Most public blockchains are pseudonymous, not anonymous. Transactions link to wallet addresses rather than names. But, sophisticated analysis can often connect wallet addresses to real identities. Privacy-focused blockchains like Monero offer stronger anonymity, but standard blockchains leave traceable records.
Misconception: Blockchain is completely unhackable.
While blockchain’s structure makes altering historical records extremely difficult, the technology is not invincible. Smart contract bugs have caused significant losses. A 51% attack, where one entity controls most of a network’s computing power, can compromise smaller blockchains. Security depends on proper implementation and network size.
Misconception: All blockchains work the same way.

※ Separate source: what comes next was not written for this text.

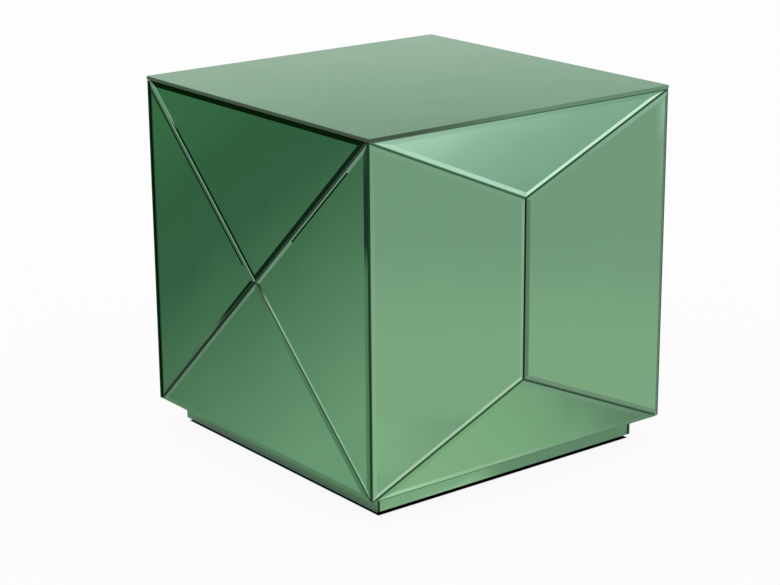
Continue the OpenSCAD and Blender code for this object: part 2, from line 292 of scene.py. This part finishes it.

Blockchain explained as a single technology misses important differences. Bitcoin’s blockchain optimizes for security and decentralization. Ethereum prioritizes programmability. Solana focuses on speed. Each blockchain makes different tradeoffs based on its goals.
Misconception: Blockchain will replace all databases.
Blockchain excels at specific tasks: creating permanent records, enabling trustless transactions, and coordinating parties who don’t trust each other. Traditional databases remain better for many applications, especially those requiring fast updates or cheap storage. Blockchain adds value where trust and transparency matter most.